Congressional investigators are wrapping up their scrutiny of the accounting practices of Apple and other technology companies that allocate revenue and intellectual property offshore to lower the taxes they pay in the United States.
The Senate Permanent Subcommittee on Investigations inquiry now drawing to a close began more than a year ago and involves at least a half-dozen technology companies, according to people with firsthand knowledge of the inquiry who were not authorized to speak publicly.
Those people said the subcommittee had subpoenaed or otherwise asked the companies to explain methods they have used to avoid domestic taxes. They said Apple had become a focus of the inquiry and was cooperating with the subcommittee, which is expected to issue wide-ranging recommendations that would likely play a significant role in congressional tax code negotiations.
Apple's domestic tax bill has drawn interest among corporate tax experts and policymakers.
Although the majority of Apple's executives, product designers, marketers, employees, research and development, and retail stores are in the United States, Apple's accountants have found legal ways to allocate about 70 percent of the company's profits overseas, where tax rates are often much lower, according to corporate filings.
Apple said it is "one of the top corporate income tax payers in the country, if not the largest." The statement said the company "conducted all of its business with the highest of ethical standards, complying with applicable laws and accounting rules."
It is unclear how broadly Senate investigators are looking into the technology industry, if any laws are thought to have been broken and how many companies are involved. Beyond Apple, the subcommittee is known to be looking at Google, Hewlett-Packard, Microsoft and firms in such fields as biotechnology.
The subcommittee, which is overseen by Sen. Carl Levin, D-Mich., has been interested in the effect on the budget deficit of offshore tax strategies. Representatives from Microsoft and Hewlett-Packard testified at a subcommittee hearing on the subject in September. Both companies were criticized sharply by Levin for using intellectual property rules to move revenue to other nations to avoid paying U.S. taxes.
"The resulting loss of revenue is one significant cause of the budget deficit, and adds to the tax burden that ordinary Americans bear," Levin said at that hearing.
Apple has long been a pioneer in developing innovative tax strategies that reduce its domestic taxes. Last year, for instance, Apple saved the equivalent of $2.4 billion through various techniques, according to a study by a former Treasury Department economist, Martin Sullivan. At the September hearing, Levin said the investigation indicated that Apple had deferred taxes on over $35.4 billion in offshore income between 2009 and 2011.
Tech companies easily shift "intellectual property, and the profit that goes along with it, to tax havens," said Sullivan. "Apple went out of its way to try and ensure that its tax savings didn't attract too much public attention, because tax avoidance of that magnitude even though it's legal and permissible isn't in keeping with the image of a socially progressive company."
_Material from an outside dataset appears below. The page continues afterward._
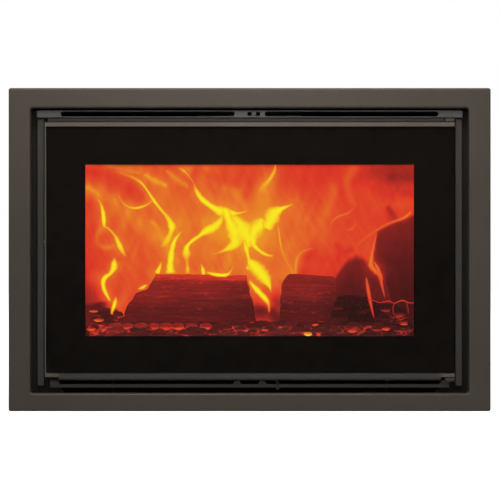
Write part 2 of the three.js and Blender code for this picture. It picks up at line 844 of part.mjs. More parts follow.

Apple paid cash taxes last year of $3.3 billion around the world on reported profits of $34.2 billion, a tax rate of 9.8 percent. (The company does not disclose what portion of those payments was in the United States, or what portion is assigned to previous or future years.) By comparison, Wal-Mart last year paid worldwide cash taxes of $5.9 billion on its booked profits of $24.4 billion, a tax rate of 24 percent, which is about average for non-tech companies.
In its statement, Apple said it paid "an enormous amount of taxes" to local, state and federal governments. "In fiscal 2012 we paid $6 billion in federal corporate income taxes, which is 1 out of every 40 dollars in corporate income taxes collected by the U.S. government," it said.